Debt panellist 2: Ambareen Musa, founder and chief executive of Souqalmal.com
Taking a loan in critical times is justified, however falling short on payments is a bad situation to be in. When you mention that your payments to Bank 1 and 3 are under control, exactly how close are you to settling these debts? And since two of those debts are on credit cards, you really should be focusing on repaying them in full and closing the credit card accounts to avoid paying through the nose towards interest payments.
Next, speak with your friend and try to strike a deal with him wherein you provide him two cheques instead of one, so it will give you some additional time to gather the funds. Considering the situation with Bank 2, you should first pay off the credit card and then focus on the loan as the interest on the credit card is higher. There are two methods that can be considered while paying off your debts - debt stacking and debt snowball.
Debt stacking is where you pay off your loans on the basis of interest rates. It will help you reduce your total interest payment towards your debt obligations. First, you need to rank your loan and credit card debts on the basis of interest rate. The idea is to prioritise paying off the most expensive debt first and fastest, and then move on to the next one on the list.
Alternatively, try the debt snowball method - a very effective medium of paying off loans according to a lot of personal finance experts. Here, you start by paying off the smallest loan and check them off your list. The debt snowball method is not as cost-effective as debt stacking, but can be psychologically more motivating.
You must also take a close look at your expenses and think of ways to lower them and free up some cash to use towards your debt repayments. This could vary from moving to a cheaper accommodation, canceling your TV subscription or cutting back on recreational spending.
Before you commit to taking on any new debt, carefully consider how you will pay it off and whether it is a justifiable decision to even begin with.
Debt panellist 3: Michael Routledge, the founder of the debt advice site savememoney.ae
I'm sorry to hear your situation has reached this point. Borrowing from friends is never simple. I don't think I've come across a single case where borrowing from friends works out well. Normally it culminates in the end of a friendship.
At present you owe Dh243,600, which is an exceptionally large amount for someone earning Dh15,000 per month. Based on a 50 per cent debt burden ratio, your monthly payments would be Dh7,500 which would take you around three years to clear the debt. I suggest you download our free debt support package (http://www.savememoney.ae/product/debt-support-services/), which will help you prepare a statement of accounts to offer your lenders a clear and transparent view of your finances. You should also contact the Al Etihad Credit Bureau and request your credit report. This will offer support to your case when discussing with your lenders. Using the documents provided on our site, you should meet the collections departments of your lenders and request your debts are restructured in such a way that you can afford to service the debt using 50 per cent of your salary.

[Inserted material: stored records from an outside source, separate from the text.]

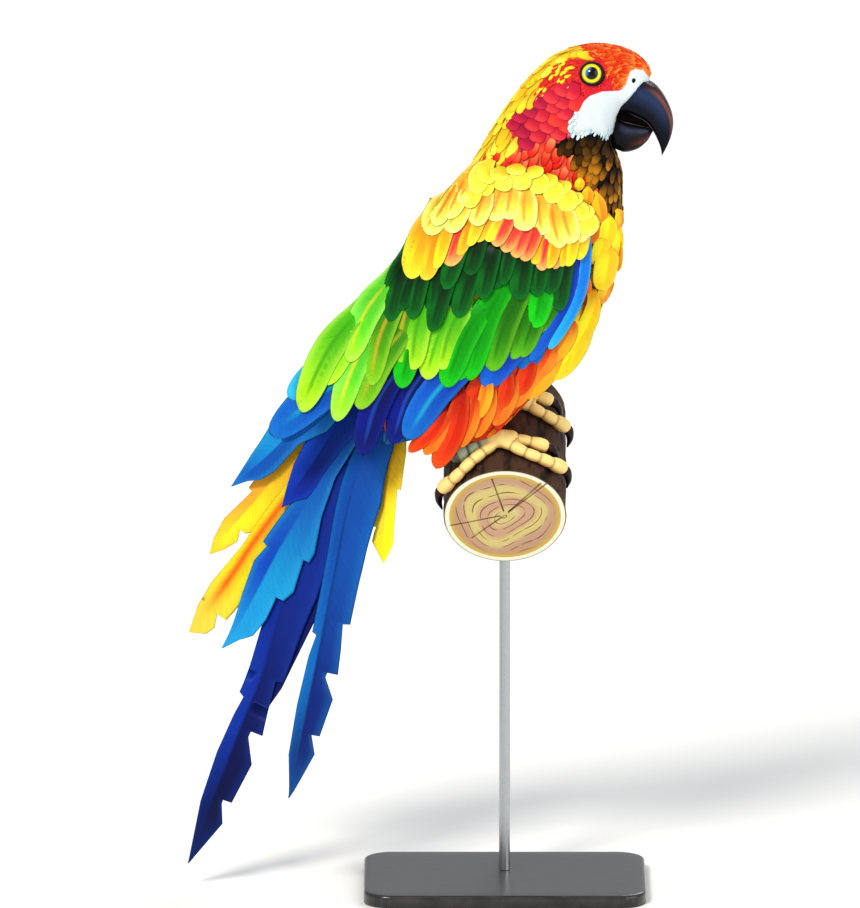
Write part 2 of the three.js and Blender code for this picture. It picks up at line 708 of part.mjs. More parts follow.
show("head", head, LOOKS.headFeathers);
show("neck", neckPiece, LOOKS.neckFeathers);
show("torso", torso, LOOKS.bodyFeathers);
show("bill_upper", upperBill, LOOKS.bill);
show("bill_lower", lowerBill, LOOKS.bill);
show("tongue", tongue, LOOKS.tongue);
show("eye_right", ball(EYE.x, -eyeInset, EYE.z, EYE.ball), LOOKS.eye);
show("eye_left", ball(EYE.x, eyeInset, EYE.z, EYE.ball), LOOKS.eye);
show("wing_right", wingRight, LOOKS.wingFeathers);
show("wing_left", wingLeft, LOOKS.wingFeathers);
show("tail", tail, LOOKS.tailFeathers);
for (const [side, leg] of Object.entries(legs)) {
  show(`thigh_${side}`, leg.thigh, LOOKS.thighFeathers);
  show(`shank_${side}`, leg.shank, LOOKS.foot);
  show(`foot_${side}`, leg.foot, LOOKS.foot);
  for (const [name, claw] of Object.entries(leg.claws)) {
    show(`claw_${side}_${name}`, claw, LOOKS.claw);
  }
}
show("perch_log", log, LOOKS.wood);
show("stand_base", roundedPlate(), LOOKS.plate);
show("stand_rod_front", rod(STAND.rods[0]), LOOKS.rod);
show("stand_rod_back", rod(STAND.rods[1]), LOOKS.rod);

export default perchedMacaw;
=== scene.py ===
# %% [markdown]
# # A large macaw on a cut log, finished for display
#
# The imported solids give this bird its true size, its outline and its stand. This notebook dresses them:
# one skin under a coat of solid feathers, two folded wings, a long tail, a horn bill, wet eyes, scaly feet
# and a cut log. Each step says what the real piece is, how it could be made, and why this way was chosen.

import math

import bmesh
import bpy
import numpy as np
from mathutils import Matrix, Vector
from mathutils.bvhtree import BVHTree


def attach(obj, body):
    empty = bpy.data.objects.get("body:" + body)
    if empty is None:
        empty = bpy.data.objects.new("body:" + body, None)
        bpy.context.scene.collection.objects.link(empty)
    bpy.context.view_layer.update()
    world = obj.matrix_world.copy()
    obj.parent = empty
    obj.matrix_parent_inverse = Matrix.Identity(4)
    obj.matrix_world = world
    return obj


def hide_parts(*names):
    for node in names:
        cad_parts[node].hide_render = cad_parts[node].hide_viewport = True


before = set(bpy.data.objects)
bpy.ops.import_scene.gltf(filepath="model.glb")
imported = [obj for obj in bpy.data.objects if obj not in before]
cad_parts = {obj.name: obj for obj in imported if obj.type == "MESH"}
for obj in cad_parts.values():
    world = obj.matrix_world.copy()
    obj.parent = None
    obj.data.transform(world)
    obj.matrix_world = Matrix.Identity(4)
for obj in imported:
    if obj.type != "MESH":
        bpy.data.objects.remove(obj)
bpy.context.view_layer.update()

# %% [markdown]
# ## Measures, colours and nodes
#
# A carver measures a bird from its perch, so every place here is in millimetres from the log's top line
# under the bird: x points the way it faces, y to its left and z up. One function turns such places into the
# frame's metres. Colours are written as the hex values a painter would note, and turned linear once.

# %% Small tools for numbers
MM = 0.001
PERCH_HEIGHT = 436.0  # mm from the floor to the log's top line
RIGHT, LEFT = -1, 1
SIDES = ((RIGHT, "right"), (LEFT, "left"))


def placed(points):
    """Turns millimetres from the perch into metres in the frame."""
    return (np.asarray(points, float) + [0, 0, PERCH_HEIGHT]) * MM


def from_perch(points):
    """Turns metres in the frame into millimetres from the perch."""
    return np.asarray(points, float) / MM - [0, 0, PERCH_HEIGHT]


def linear(hex_colour):
    """A colour written as sRGB hex, in linear light."""
    values = np.array([int(hex_colour[i : i + 2], 16) for i in (1, 3, 5)]) / 255
    return np.where(values <= 0.04045, values / 12.92, ((values + 0.055) / 1.055) ** 2.4)


def mix(a, b, share):
    return a + (b - a) * share


def layered(base, *layers):
    """A colour for each place: a base under layers, each with its colour and its share of every place."""
    made = linear(base) if isinstance(base, str) else base
    for colour, share in layers:
        over = linear(colour) if isinstance(colour, str) else colour
        made = mix(made, over, np.asarray(share)[..., None])
    return made


def ease(value, low=0.0, high=1.0):
    """Rises smoothly from 0 at low to 1 at high."""
    share = np.clip((value - low) / (high - low), 0, 1)
    return share * share * (3 - 2 * share)


def between(value, a, b, c, d):
    """Rises from 0 at a to 1 at b, and falls back from c to d."""
    return ease(value, a, b) * (1 - ease(value, c, d))


def hill(value, middle, width):
    """A smooth hill, 1 high at its middle."""
    return np.exp(-(((value - middle) / width) ** 2))


def unit(vectors):
    """The same directions, each of length 1."""
    return vectors / np.maximum(np.linalg.norm(vectors, axis=-1, keepdims=True), 1e-6)


def around_circle(count):
    return np.linspace(0, 2 * math.pi, count, endpoint=False)


def spread(values, count):
    """Values given at even distances, read at that many even places."""
    return np.interp(np.linspace(0, 1, count), np.linspace(0, 1, len(values)), values)


def run_along(points):
    """How far along a line each of its points lies."""
    return np.append(0, np.cumsum(np.linalg.norm(np.diff(points, axis=0), axis=1)))


def smooth_line(points, places):
    """A curve through points, read at places from 0 to 1, or at that many even places."""
    points = np.asarray(points, float)
    places = np.linspace(0, 1, places) if isinstance(places, int) else np.asarray(places, float)
    if len(points) == 2:
        return mix(points[0], points[1], places[:, None])
    padded = np.vstack([2 * points[0] - points[1], points, 2 * points[-1] - points[-2]])
    place = np.clip(places, 0, 1) * (len(points) - 1)
    index = np.minimum(place.astype(int), len(points) - 2)
    t = (place - index)[:, None]
    before, a, b, after = (padded[index + k] for k in range(4))
    bend = (2 * before - 5 * a + 4 * b - after) * t**2 + (3 * a - before - 3 * b + after) * t**3
    return a + 0.5 * ((b - before) * t + bend)


# %% Small tools for nodes and meshes
def add_node(tree, kind, links=None, output=None, **settings):
    """Adds one node and returns an output, its first one if none is named. links gives each input a socket
    to read or a value, and the setting "stops" fills a colour ramp with places and colours."""
    node = tree.nodes.new(kind)
    for name, value in settings.items():
        if name == "stops":
            elements = node.color_ramp.elements
            while len(elements) < len(value):
                elements.new(0.5)
            for element, (place, colour) in zip(elements, value):
                element.position, element.color = place, (*linear(colour), 1)
        else:
            setattr(node, name, value)
    for name, source in (links or {}).items():
        if isinstance(source, bpy.types.NodeSocket):
            tree.links.new(source, node.inputs[name])
        else:
            node.inputs[name].default_value = source
    return node.outputs[output] if output else next((o for o in node.outputs if o.enabled), None)


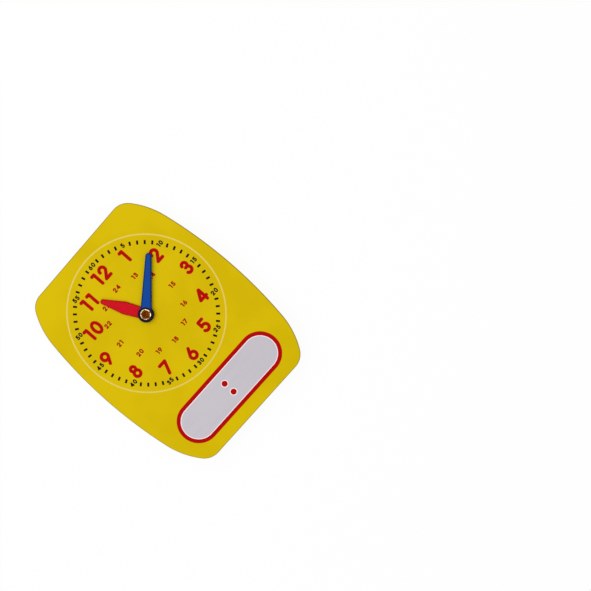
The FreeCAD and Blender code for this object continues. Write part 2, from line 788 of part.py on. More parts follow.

In most cases, lenders will probably refuse any request to restructure the debt, but persevere and keep pushing towards your goal. Being in debt is a very difficult situation, however I know from experience the feeling you have when you manage to reach agreements with your lenders and are then able to pay off your debt; it's undoubtedly one of the best feelings in the world.
Only you can make this happen, so get your head down and work hard at it - the benefits far outweigh the work.
On this panel this week: Kunal Malani, head of customer value management, UAE and Mena at HSBC Middle East; Ambareen Musa, founder and chief executive of financial comparison site Souqalmal.com and Michael Routledge, the founder of the debt advice site savememoney.ae.